Using the data below, gather each line that includes the word "picks".

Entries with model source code
....

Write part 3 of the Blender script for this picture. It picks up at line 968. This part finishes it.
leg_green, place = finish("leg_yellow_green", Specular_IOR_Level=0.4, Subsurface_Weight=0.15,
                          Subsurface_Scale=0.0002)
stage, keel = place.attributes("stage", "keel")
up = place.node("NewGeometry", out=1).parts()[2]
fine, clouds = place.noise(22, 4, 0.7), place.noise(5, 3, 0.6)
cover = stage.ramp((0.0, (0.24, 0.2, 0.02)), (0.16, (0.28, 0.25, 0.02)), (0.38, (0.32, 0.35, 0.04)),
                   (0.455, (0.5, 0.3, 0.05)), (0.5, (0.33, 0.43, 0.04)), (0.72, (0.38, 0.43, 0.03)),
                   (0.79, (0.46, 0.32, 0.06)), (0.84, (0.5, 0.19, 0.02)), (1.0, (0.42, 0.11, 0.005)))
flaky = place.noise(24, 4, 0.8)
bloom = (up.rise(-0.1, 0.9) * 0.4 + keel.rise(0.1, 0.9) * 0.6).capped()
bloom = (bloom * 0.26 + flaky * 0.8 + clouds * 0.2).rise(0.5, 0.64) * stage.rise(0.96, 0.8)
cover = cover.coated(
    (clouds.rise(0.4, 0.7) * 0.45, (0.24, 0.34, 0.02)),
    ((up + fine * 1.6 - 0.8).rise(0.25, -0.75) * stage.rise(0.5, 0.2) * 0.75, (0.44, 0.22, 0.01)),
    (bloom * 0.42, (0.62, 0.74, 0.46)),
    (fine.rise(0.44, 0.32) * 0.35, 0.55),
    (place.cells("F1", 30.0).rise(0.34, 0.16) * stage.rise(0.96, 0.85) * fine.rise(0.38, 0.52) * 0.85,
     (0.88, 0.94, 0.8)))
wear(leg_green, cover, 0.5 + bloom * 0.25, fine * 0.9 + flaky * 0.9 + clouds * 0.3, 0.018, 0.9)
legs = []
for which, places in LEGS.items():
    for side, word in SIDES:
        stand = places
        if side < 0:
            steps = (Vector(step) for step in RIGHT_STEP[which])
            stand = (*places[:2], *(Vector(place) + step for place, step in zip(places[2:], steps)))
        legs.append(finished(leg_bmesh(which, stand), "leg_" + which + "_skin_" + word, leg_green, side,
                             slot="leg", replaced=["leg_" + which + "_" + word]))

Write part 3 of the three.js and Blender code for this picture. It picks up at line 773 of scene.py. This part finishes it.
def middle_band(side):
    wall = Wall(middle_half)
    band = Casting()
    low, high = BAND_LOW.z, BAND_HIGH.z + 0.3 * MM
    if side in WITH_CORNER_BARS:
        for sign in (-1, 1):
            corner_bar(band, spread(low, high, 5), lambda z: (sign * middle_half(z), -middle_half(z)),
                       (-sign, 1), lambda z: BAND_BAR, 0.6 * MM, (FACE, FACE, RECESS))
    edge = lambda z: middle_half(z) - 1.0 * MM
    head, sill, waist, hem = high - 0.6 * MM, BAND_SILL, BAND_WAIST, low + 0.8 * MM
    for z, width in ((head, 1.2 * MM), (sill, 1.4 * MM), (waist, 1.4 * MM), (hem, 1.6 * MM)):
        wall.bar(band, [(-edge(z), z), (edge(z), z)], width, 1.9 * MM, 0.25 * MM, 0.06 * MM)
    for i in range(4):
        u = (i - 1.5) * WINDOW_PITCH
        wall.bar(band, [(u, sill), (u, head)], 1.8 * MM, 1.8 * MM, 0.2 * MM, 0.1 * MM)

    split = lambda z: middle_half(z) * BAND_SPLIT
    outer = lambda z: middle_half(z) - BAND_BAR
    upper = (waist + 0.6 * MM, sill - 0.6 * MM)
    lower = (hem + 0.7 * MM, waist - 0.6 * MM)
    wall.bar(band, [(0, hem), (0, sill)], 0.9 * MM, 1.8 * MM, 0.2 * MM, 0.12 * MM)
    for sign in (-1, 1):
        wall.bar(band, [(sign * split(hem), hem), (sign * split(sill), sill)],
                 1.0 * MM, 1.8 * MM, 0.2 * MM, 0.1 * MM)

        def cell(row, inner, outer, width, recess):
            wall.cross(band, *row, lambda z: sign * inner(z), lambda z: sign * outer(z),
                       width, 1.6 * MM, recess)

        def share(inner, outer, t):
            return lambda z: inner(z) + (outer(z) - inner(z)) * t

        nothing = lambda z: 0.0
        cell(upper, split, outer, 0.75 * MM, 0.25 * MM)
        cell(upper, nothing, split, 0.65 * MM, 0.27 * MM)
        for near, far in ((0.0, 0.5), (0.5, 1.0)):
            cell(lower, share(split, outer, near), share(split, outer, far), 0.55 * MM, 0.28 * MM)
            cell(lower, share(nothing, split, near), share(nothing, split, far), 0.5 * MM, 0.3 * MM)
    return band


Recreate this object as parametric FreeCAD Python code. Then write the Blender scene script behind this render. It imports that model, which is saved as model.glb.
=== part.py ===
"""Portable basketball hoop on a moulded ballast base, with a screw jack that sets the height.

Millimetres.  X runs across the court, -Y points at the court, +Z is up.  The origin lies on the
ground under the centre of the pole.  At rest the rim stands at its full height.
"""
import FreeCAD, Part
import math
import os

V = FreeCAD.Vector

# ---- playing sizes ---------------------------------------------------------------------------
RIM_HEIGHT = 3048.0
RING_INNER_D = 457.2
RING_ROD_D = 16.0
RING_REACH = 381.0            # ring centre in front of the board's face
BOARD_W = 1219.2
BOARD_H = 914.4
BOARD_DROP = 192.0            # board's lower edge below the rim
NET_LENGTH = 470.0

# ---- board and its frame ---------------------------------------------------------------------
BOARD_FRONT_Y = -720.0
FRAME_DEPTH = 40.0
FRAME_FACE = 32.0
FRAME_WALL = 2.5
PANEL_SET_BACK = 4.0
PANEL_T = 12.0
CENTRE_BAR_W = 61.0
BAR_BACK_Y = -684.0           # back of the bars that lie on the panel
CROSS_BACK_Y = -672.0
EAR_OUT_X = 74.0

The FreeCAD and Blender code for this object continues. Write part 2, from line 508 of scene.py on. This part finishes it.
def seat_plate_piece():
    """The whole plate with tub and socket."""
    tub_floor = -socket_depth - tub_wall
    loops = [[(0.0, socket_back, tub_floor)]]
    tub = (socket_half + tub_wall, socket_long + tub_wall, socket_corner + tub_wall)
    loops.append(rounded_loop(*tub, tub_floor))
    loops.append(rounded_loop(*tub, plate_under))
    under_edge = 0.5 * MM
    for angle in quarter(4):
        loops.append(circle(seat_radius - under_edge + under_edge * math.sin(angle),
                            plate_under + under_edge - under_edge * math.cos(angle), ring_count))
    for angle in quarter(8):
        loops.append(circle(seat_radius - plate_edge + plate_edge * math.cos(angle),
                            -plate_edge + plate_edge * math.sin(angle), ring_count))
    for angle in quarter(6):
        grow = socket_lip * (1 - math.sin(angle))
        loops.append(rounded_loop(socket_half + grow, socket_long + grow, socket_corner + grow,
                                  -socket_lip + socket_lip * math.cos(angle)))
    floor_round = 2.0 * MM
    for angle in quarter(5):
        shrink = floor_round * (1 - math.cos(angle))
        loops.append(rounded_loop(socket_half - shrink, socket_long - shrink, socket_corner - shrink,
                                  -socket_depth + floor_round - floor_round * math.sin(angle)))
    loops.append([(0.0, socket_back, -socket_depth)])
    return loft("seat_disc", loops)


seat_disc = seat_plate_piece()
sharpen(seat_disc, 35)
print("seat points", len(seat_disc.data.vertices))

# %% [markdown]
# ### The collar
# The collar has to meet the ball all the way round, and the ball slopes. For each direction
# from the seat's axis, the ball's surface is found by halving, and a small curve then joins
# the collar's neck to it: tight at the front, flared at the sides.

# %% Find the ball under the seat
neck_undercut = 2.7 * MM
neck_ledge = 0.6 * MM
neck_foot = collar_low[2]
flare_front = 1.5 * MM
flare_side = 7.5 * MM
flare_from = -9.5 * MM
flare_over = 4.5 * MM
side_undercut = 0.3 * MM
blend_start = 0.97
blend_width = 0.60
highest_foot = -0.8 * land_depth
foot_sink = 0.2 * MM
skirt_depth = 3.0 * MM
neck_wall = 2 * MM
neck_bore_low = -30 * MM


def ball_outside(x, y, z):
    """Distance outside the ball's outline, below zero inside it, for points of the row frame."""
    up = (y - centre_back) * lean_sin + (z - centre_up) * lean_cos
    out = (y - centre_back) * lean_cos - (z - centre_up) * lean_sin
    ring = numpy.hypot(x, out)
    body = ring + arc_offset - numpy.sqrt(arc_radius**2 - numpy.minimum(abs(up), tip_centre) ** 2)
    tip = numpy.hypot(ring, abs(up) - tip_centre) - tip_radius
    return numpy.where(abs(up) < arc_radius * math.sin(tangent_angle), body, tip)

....

> [Task output]
Write part 3 of the Blender script for this picture. It picks up at line 968. This part finishes it.
Write part 3 of the three.js and Blender code for this picture. It picks up at line 773 of scene.py. This part finishes it.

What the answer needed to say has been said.